HTTP Benchmark Execution (_run_http_benchmarks, lines 194-286)

Connection pattern:

connection_factory = lambda: create_http_session()
request_func = lambda session: session.get(f"{url}/ping")
  • REST endpoints via session.get/post(url)
  • Binary data as raw bytes in request body
  • Chunked data as JSON with hex-encoded chunks
  • HTTP connection pooling via requests.Session

Critical Differences Between Server Modes

Aspect RPyC Threaded RPyC Forking HTTP Threaded
Server concurrency Thread per connection Process per connection Thread per request
Server file rpyc_servers.py:76-82 rpyc_servers.py:83-89 http_servers.py:104
Isolation Low (shared memory) High (separate process) Low (shared memory)
Connection cost Low High (fork overhead) Low
Memory overhead Low High (copy-on-write) Low
GIL impact High (threads share GIL) None (separate processes) High (threads share GIL)
Serialization pickle (binary) pickle (binary) JSON + HTTP headers
Transport Raw TCP Raw TCP HTTP over TCP
Protocol overhead Minimal (RPyC) Minimal (RPyC) High (HTTP headers, JSON)
Client API conn.root.method() conn.root.method() session.get/post(url)
Keep-alive Single persistent connection Single persistent connection HTTP connection pooling

Performance Expectations

Based on the architecture:

Connection Establishment

  • RPyC Threaded: Fast (thread creation)
  • RPyC Forking: Slow (process fork overhead)
  • HTTP: Fast (thread creation)

Latency (minimal requests)

  • RPyC Threaded: Fastest (minimal protocol overhead)
  • RPyC Forking: Fast (minimal protocol overhead)
  • HTTP: Slower (HTTP headers, JSON parsing)

Bandwidth (large transfers)

  • RPyC Threaded: Fast (pickle is efficient for binary)
  • RPyC Forking: Fast (pickle is efficient for binary)
  • HTTP: Slower for chunked (JSON hex encoding), comparable for raw binary

Concurrent Load

  • RPyC Threaded: May degrade due to GIL contention
  • RPyC Forking: Better isolation, higher memory cost
  • HTTP: May degrade due to GIL contention

Design Decisions

1. Separate Server Processes

All servers run in separate processes via multiprocessing.Process to:

  • Isolate server from client's GIL
  • Prevent client measurement from affecting server performance
  • Provide fair comparison between protocols

2. Readiness Signaling

Both server types use:

  1. multiprocessing.Event() - server signals when started
  2. Socket verification - client verifies connection acceptance

This ensures benchmarks don't start until server is truly ready.

3. Context Managers

All servers and some benchmarks use context managers (__enter__/__exit__) to:

  • Guarantee cleanup even on errors
  • Simplify server lifecycle management
  • Make benchmark code cleaner

4. Concurrent vs Sequential Tests

  • ConnectionBenchmark: Sequential (tests raw connection overhead)
  • LatencyBenchmark: Sequential (tests baseline latency)
  • BandwidthBenchmark: Sequential (tests maximum throughput)
  • ConcurrentBenchmark: Parallel threads (tests under load)

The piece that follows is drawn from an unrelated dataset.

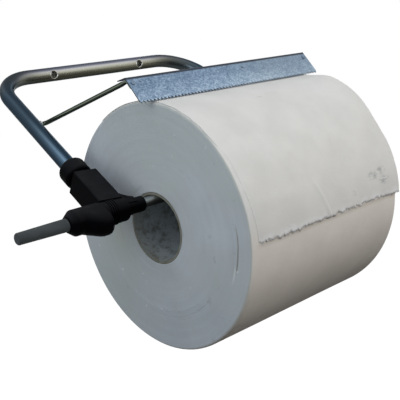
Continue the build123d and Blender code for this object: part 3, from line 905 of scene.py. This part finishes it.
class HOLDER_OT_paper_tail(bpy.types.Operator):
    """Lays the outermost sheet over the roll, down to its torn edge"""

    bl_idname = "holder.paper_tail"
    bl_label = "Lay the outermost sheet"

    def execute(self, context):
        finish = Tissue("outer_tissue", tuple(settings("finish").tissue), marked=True).material
        rows, columns = 111, 421
        outer, inner, edge = self.sheet_points(rows, columns)
        total = rows * columns
        faces = []
        for a, d, c, b in grid_faces(rows, columns, False):
            faces.append((a, d, c, b))
            faces.append((total + a, total + b, total + c, total + d))
        last = total - columns
        rim = [*range(columns - 1), *range(columns - 1, total - 1, columns),
               *range(total - 1, last, -1), *range(last, 0, -columns)]
        for a, b in zip(rim, rim[1:] + rim[:1]):
            faces.append((a, b, total + b, total + a))
        tail = add_mesh("outer_sheet", outer + inner, faces, finish)
        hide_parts("paper_tail")
        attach(tail, "roll")
        fibres = self.torn_fibres(edge, finish)
        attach(fibres, "roll")
        return {"FINISHED"}

    def sheet_points(self, rows, columns):
        """The points of the sheet's outer and inner sides, and of its torn edge."""
        sizes = settings("tail")
        outer, inner, edge = [], [], []
        for row in range(rows):
            share = row / (rows - 1)
            for column in range(columns):
                across = column / (columns - 1)
                x = sizes.near_end + (sizes.far_end - sizes.near_end) * across
                torn = self.torn_angle(x)
                angle = -sizes.back_angle + (torn + sizes.back_angle) * share
                x += self.side_wander(angle, across)
                start = (ROLL_RADIUS - roll_slack(min(x, ROLL_HALF), angle) + 0.05 * MM
                         + self.lift(x, angle, torn) * soft_step(-0.02, 0.10, across))
                fade = soft_step(0.0, 0.12, share) * soft_step(-0.004, 0.03, across)
                fade *= 1 - 0.6 * soft_step(0.97, 1.0, share)
                outer.append(on_roll(x, start + sizes.thickness * max(0.15, fade), angle))
                inner.append(on_roll(x, start, angle))
                if share == 1:
                    edge.append(on_roll(x, start + 0.5 * sizes.thickness, angle))
        return outer, inner, edge

    @staticmethod
    def torn_angle(x):
        """The torn edge's angle: a slow wave with serrations of uneven depth on it."""
        sizes = settings("tail")
        wave = 1.6 * MM * noise_at(x * 22.0, 3.0, 1.0)
        ragged = (2.8 * MM * noise_at(x * 130.0, 7.0, 2.0)
                  + 1.6 * MM * noise_at(x * 380.0, 1.0, 8.0))
        tooth = abs(2 * ((x / TOOTH_PITCH) % 1.0) - 1)
        depth = sizes.tooth_depth * (0.35 + 0.65 * abs(noise_at(x * 90.0, 5.0, 0.0)))
        return sizes.tear_angle + (wave + ragged + depth * (tooth - 0.5)) / ROLL_RADIUS

    @staticmethod
    def side_wander(angle, across):
        """How far the sheet's two sides stray along the roll."""
        near = 1.0 - soft_step(0.0, 0.2, across)
        far = soft_step(0.85, 1.0, across)
        lean = (4.0 * MM * soft_step(radians(42), radians(56), angle)
                + 4.6 * MM * soft_step(radians(60), radians(90), angle))
        behind = soft_step(radians(52), radians(68), angle) - 1.0
        waves = (near + far) * 0.5 * MM * noise_at(angle * 14.0, across, 6.0)
        return near * lean + far * 3.0 * MM * behind + waves

    @staticmethod
    def lift(x, angle, torn):
        """How far the sheet stands off the layer below: nothing under the tear bar."""
        free = soft_step(radians(45), radians(80), angle)
        edge = soft_step(torn - radians(4), torn, angle)
        waves = 0.5 + 0.8 * noise_at(x * 60.0, angle * 3.0, 4.0)
        small = 0.5 + 0.5 * noise_at(x * 90.0, angle * 9.0, 9.0)
        loose = settings("tail").lift * (0.15 * free * small + edge * max(0.05, waves))
        # One crease runs down to the torn edge, on the grip's side of the middle.
        share = soft_step(radians(70), radians(75), angle)
        line = -20 * MM + 17 * MM * (angle - radians(72)) / radians(16)
        crease = share * max(0.0, 1 - abs(x - line) / (3.5 * MM)) * 0.7 * MM
        step = share * 0.5 * MM * soft_step(line + 20 * MM, line, x)
        # The corner at the plain end hangs a little away from the roll.
        corner = soft_step(85 * MM, 122 * MM, x) * soft_step(radians(48), radians(88), angle)
        return loose + crease + step + 1.5 * MM * corner

    @staticmethod
    def torn_fibres(edge, finish):
        """Loose fibres along the torn edge."""
        sizes = settings("tail")
        line = add_lines("torn_fibres", edge,
                         [(place, place + 1) for place in range(len(edge) - 1)])
        fibres = GeometryNodes("fibres_on_a_line", {
            "Count": sizes.fibre_count, "Length": sizes.fibre_length, "Seed": sizes.seed})
        given = fibres.given
        curve = fibres.out("GeometryNodeMeshToCurve", {0: given["Geometry"]})
        points = fibres.out("GeometryNodeResampleCurve", {"Curve": curve, "Count": given["Count"]})
        cone = fibres.out("GeometryNodeMeshCone", {
            "Vertices": 3, "Radius Bottom": 0.17 * MM, "Radius Top": 0.05 * MM,
            "Depth": given["Length"]})
        spin = fibres.out("FunctionNodeRandomValue", {
            0: (pi - 1.1, -0.9, 0.0), 1: (pi + 0.5, 0.9, 2 * pi), "Seed": given["Seed"]},
            data_type="FLOAT_VECTOR")
        size = fibres.put("FunctionNodeRandomValue", {2: 0.25, 3: 1.0, "Seed": given["Seed"]})
        spread = fibres.out("GeometryNodeInstanceOnPoints", {
            "Points": points, "Instance": cone, "Rotation": spin, "Scale": size.outputs[1]})
        return fibres.bake(line, spread, finish)


# ---- stage
class HOLDER_OT_stage(bpy.types.Operator):
    """Sets the floor, the soft lamps, the surrounding light and the camera"""

    bl_idname = "holder.stage"
    bl_label = "Set the stage"

    # Each lamp's place and width in metres, its tint, and whether polished steel shows it.
    lamps = {
        "key": ((0.7, -2.0, 0.9), 1.3, (1.0, 0.97, 0.92), False),
        "side": ((-1.45, -0.45, 0.55), 0.9, (0.90, 0.96, 1.0), True),
        "back": ((1.6, 0.9, 0.5), 1.2, (1.0, 0.98, 0.95), True),
    }

    def execute(self, context):
        scene = context.scene
        sizes = settings("stage")
        scene.view_settings.view_transform = "Standard"
        self.add_floor(sizes)
        self.add_world(scene, sizes)
        for name, (place, width, tint, shows) in self.lamps.items():
            lamp = self.add_lamp(name + "_lamp", place, getattr(sizes, name + "_power"), width,
                                 tint)
            lamp.visible_glossy = shows
        self.add_camera(scene)
        return {"FINISHED"}

    @staticmethod
    def add_floor(sizes):
        reach, drop = 6.0, -sizes.floor_drop
        floor = add_mesh("floor", [(-reach, -reach, drop), (reach, -reach, drop),
                                   (reach, reach, drop), (-reach, reach, drop)], [(0, 1, 2, 3)])
        material = bpy.data.materials.new("pale_floor")
        material.use_nodes = True
        material.node_tree.nodes.clear()
        # The floor shows white and takes a faint shadow, and sends up little, warm light.
        pale = Nodes(material.node_tree)
        seen = pale.seen()
        matt = pale.out("ShaderNodeBsdfDiffuse", {
            "Color": pale.mix(seen, (0.03, 0.024, 0.016), (0.10, 0.10, 0.10))})
        bright = pale.out("ShaderNodeEmission", {
            "Color": WHITE, "Strength": pale.times(seen, 0.955)})
        both = pale.out("ShaderNodeAddShader", {0: matt, 1: bright})
        pale.put("ShaderNodeOutputMaterial", {"Surface": both})
        floor.data.materials.append(material)

    @staticmethod
    def add_world(scene, sizes):
        """Soft sky light, cooler on the grip's side and stronger behind, with white seen."""
        world = bpy.data.worlds.new("soft_studio")
        scene.world = world
        world.use_nodes = True
        world.node_tree.nodes.clear()
        light = Nodes(world.node_tree)
        ways = light.split(light.put("ShaderNodeTexCoord").outputs["Generated"])
        level = light.between(ways[2], 0.0, 0.85)
        tint = light.mix(light.between(ways[0], -0.8, 0.8), (0.90, 0.97, 1.06), (1.06, 1.01, 0.95))
        behind = light.between(ways[1], 0.0, 0.9, 1.0, 1.7)
        low = light.dimmed(tuple(sizes.horizon), behind)
        tinted = light.mix(1.0, light.mix(level, low, sizes.zenith), tint, "MULTIPLY")
        sky = light.out("ShaderNodeBackground", {"Color": tinted})
        white = light.out("ShaderNodeBackground", {"Color": WHITE})
        blend = light.out("ShaderNodeMixShader", {0: light.seen(), 1: sky, 2: white})
        light.put("ShaderNodeOutputWorld", {"Surface": blend})

    @staticmethod
    def add_lamp(name, place, watts, width, tint):
        """A square lamp that faces the roll."""
        light = bpy.data.lights.new(name, "AREA")
        light.energy = watts
        light.size = width
        light.color = tint
        lamp = link_object(name, light)
        lamp.location = place
        target = Vector((0.0, AXIS_Y, AXIS_Z))
        lamp.rotation_euler = (target - Vector(place)).to_track_quat("-Z", "Y").to_euler()
        return lamp

    @staticmethod
    def add_camera(scene):
        lens = bpy.data.cameras.new("camera")
        lens.lens = 69.78
        lens.sensor_width = 36.0
        camera = link_object("camera", lens)
        camera.location = (-0.6083, -0.8249, 0.0476)
        camera.rotation_euler = Euler((radians(77.027), radians(4.925), radians(-44.573)))
        scene.camera = camera


# ---- add-on
class HOLDER_PT_pieces(bpy.types.Panel):
    """Lists the holder's pieces in the sidebar"""

    bl_label = "Paper towel holder"
    bl_idname = "HOLDER_PT_pieces"
    bl_space_type = "VIEW_3D"
    bl_region_type = "UI"
    bl_category = "Holder"

    def draw(self, context):
        for step in STEPS:
            self.layout.operator(step.bl_idname)
        for name in SETTINGS:
            group = settings(name)
            for item in group.bl_rna.properties:
                if item.identifier not in ("rna_type", "name"):
                    self.layout.prop(group, item.identifier)


STEPS = (
    HOLDER_OT_stage,
    HOLDER_OT_tube,
    HOLDER_OT_joints,
    HOLDER_OT_tear_bar,
    HOLDER_OT_spindle,
    HOLDER_OT_core,
    HOLDER_OT_wound_paper,
    HOLDER_OT_paper_tail,
)
SETTINGS = {
    "roll": RollSettings,
    "tail": TailSettings,
    "finish": FinishSettings,
    "stage": StageSettings,
}


def register():
    for kind in (*SETTINGS.values(), *STEPS, HOLDER_PT_pieces):
        bpy.utils.register_class(kind)
    for name, kind in SETTINGS.items():
        setattr(bpy.types.Scene, "holder_" + name, bpy.props.PointerProperty(type=kind))


def unregister():
    for name in SETTINGS:
        delattr(bpy.types.Scene, "holder_" + name)
    for kind in reversed((*SETTINGS.values(), *STEPS, HOLDER_PT_pieces)):
        bpy.utils.unregister_class(kind)


def main():
    register()
    for step in STEPS:
        group, action = step.bl_idname.split(".")
        getattr(getattr(bpy.ops, group), action)()


if __name__ == "__main__":
    main()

This separation allows understanding both optimal and realistic performance.

5. HTTP Chunked Transfer Encoding

HTTP chunked transfers use JSON with hex-encoded chunks rather than streaming because:

  • Simplifies implementation for benchmarking
  • Allows measuring serialization overhead
  • Tests JSON parsing performance
  • More comparable to RPyC's object serialization

This may not represent optimal HTTP performance but provides fair protocol comparison.

Benchmark Interpretation

When RPyC Performs Better

  • Minimal request latency (less protocol overhead)
  • Binary data transfer (efficient pickle serialization)
  • Persistent connections (no HTTP header overhead per request)
  • Python-to-Python communication (native object serialization)

When HTTP Performs Better

  • Multi-language environments (standard protocol)
  • Firewall-friendly deployments (standard port 80/443)
  • REST API compatibility (standard HTTP verbs)
  • Caching and proxy support (HTTP infrastructure)

When Forking Performs Better

  • CPU-bound server operations (no GIL contention)
  • Isolation requirements (separate memory space)
  • Per-connection state that shouldn't leak

When Threading Performs Better

  • I/O-bound operations (less overhead than forking)
  • Memory-constrained environments (shared memory)
  • High connection rate (faster than fork)